_TASK_: List each line of the data that holds the string "handed", please.
━━━ DATASET
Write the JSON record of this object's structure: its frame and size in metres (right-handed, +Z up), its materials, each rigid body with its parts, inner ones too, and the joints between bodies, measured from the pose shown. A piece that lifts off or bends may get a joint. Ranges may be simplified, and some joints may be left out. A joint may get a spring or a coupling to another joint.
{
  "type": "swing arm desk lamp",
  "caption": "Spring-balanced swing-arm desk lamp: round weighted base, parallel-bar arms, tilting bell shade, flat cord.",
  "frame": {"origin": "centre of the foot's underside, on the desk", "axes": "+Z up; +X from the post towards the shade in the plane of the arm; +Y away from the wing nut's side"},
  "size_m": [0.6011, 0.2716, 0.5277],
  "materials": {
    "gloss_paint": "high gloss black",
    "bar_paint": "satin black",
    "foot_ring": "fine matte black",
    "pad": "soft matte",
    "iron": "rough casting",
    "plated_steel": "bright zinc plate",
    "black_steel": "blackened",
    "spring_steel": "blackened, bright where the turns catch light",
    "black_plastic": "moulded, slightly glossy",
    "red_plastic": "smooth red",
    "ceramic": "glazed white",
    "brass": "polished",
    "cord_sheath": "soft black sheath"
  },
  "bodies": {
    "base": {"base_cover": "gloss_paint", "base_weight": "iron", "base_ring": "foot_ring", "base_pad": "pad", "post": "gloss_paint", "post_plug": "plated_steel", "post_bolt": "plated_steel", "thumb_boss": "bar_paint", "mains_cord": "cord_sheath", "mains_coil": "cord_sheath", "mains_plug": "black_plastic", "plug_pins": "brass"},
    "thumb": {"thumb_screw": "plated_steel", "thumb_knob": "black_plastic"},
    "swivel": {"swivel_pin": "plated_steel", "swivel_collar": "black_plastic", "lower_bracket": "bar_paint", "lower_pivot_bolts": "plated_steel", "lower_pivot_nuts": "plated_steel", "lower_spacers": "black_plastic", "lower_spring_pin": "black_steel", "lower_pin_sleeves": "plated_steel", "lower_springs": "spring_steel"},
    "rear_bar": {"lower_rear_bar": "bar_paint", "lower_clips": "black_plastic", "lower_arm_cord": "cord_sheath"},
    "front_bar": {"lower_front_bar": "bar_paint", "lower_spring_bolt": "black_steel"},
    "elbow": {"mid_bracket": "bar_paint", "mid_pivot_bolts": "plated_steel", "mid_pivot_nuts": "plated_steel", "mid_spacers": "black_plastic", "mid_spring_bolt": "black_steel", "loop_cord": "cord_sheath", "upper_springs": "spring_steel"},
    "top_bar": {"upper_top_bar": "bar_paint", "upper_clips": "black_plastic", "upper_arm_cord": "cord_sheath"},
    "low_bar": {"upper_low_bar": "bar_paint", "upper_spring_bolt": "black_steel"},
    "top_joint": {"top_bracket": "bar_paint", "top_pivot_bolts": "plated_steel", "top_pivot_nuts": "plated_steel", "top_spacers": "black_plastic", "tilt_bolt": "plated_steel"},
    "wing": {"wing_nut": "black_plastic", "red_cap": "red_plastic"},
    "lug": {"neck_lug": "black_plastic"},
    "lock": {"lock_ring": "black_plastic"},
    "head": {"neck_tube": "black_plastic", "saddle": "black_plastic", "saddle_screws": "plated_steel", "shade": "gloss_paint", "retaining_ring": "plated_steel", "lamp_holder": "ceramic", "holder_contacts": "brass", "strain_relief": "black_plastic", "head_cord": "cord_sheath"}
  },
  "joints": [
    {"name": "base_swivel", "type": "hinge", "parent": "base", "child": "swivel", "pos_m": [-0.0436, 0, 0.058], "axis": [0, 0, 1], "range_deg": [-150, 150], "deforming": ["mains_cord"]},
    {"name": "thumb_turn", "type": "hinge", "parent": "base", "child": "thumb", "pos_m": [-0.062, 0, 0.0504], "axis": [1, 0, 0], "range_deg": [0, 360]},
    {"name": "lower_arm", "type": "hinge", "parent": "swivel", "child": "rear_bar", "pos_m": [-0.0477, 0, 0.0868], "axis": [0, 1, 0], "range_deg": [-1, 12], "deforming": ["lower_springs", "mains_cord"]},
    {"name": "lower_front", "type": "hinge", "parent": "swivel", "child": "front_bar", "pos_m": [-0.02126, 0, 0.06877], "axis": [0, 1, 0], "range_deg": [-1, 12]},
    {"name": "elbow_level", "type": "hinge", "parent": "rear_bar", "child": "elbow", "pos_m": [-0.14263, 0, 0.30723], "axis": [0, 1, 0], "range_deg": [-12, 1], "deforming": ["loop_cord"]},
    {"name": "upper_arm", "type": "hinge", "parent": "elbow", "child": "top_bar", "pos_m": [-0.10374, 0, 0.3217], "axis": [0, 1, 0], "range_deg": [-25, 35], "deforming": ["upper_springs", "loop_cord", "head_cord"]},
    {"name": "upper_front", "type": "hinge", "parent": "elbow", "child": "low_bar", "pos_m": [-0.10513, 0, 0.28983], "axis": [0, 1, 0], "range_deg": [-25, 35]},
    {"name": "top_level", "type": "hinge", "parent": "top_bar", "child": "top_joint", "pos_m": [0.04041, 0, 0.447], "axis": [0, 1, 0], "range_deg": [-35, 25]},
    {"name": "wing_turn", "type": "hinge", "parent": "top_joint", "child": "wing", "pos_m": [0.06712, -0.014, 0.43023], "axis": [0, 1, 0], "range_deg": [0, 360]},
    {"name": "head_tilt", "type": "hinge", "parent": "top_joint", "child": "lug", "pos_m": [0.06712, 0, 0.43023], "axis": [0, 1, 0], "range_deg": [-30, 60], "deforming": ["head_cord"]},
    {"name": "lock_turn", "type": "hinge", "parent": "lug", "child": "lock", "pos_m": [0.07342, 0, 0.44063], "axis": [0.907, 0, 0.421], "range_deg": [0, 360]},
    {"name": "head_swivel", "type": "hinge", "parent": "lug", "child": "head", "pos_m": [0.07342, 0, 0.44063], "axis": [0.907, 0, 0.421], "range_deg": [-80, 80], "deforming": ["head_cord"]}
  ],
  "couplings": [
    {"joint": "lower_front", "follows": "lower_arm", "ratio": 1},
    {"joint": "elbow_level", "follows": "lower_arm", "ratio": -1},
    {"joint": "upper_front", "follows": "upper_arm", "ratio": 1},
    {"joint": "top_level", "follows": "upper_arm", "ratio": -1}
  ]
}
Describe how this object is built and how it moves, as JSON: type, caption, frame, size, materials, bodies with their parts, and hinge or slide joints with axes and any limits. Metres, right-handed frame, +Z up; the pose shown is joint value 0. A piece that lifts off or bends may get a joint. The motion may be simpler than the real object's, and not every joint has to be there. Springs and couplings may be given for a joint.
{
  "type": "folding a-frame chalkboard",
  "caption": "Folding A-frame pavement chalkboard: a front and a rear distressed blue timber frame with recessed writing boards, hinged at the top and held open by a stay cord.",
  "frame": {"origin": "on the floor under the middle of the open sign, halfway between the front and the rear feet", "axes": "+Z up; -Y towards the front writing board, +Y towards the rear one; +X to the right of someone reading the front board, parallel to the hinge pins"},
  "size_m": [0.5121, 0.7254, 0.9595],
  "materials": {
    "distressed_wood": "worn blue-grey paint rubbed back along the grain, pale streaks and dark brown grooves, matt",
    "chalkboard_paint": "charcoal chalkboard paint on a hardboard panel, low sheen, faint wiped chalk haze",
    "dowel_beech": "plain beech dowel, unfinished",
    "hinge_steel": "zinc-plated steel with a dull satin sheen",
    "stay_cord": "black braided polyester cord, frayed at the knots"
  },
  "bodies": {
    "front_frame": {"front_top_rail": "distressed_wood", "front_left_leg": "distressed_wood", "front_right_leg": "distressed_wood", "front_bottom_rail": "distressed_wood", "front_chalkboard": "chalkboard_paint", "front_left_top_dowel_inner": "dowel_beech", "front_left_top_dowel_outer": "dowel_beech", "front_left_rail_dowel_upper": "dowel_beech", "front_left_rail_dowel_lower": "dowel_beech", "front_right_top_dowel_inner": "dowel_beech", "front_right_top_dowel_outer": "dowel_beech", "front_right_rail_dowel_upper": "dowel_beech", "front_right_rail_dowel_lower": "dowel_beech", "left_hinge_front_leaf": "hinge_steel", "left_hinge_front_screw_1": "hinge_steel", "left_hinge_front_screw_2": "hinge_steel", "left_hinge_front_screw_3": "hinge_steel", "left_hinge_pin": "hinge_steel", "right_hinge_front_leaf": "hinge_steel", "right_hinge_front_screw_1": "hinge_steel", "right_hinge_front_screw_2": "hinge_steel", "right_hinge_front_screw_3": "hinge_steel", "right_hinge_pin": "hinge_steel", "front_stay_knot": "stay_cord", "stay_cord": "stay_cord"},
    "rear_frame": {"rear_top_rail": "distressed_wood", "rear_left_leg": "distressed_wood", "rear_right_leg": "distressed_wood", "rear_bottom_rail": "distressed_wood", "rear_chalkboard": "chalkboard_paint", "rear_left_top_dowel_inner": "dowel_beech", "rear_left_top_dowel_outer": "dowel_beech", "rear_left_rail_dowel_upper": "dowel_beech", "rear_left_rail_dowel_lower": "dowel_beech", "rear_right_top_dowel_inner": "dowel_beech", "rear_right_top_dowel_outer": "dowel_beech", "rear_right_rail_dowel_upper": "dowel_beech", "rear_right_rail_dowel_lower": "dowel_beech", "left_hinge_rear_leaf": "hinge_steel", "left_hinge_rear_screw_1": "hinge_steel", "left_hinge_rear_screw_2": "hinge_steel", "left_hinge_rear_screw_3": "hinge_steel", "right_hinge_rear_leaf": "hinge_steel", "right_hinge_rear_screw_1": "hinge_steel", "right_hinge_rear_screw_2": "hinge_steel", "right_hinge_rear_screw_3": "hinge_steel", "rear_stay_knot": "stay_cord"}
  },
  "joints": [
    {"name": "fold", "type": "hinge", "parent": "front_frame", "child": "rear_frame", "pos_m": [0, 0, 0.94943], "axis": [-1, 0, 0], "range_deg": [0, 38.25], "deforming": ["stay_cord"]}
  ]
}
━━━━━━
_REPLY TO THE TASK_:
Write the JSON record of this object's structure: its frame and size in metres (right-handed, +Z up), its materials, each rigid body with its parts, inner ones too, and the joints between bodies, measured from the pose shown. A piece that lifts off or bends may get a joint. Ranges may be simplified, and some joints may be left out. A joint may get a spring or a coupling to another joint.
Describe how this object is built and how it moves, as JSON: type, caption, frame, size, materials, bodies with their parts, and hinge or slide joints with axes and any limits. Metres, right-handed frame, +Z up; the pose shown is joint value 0. A piece that lifts off or bends may get a joint. The motion may be simpler than the real object's, and not every joint has to be there. Springs and couplings may be given for a joint.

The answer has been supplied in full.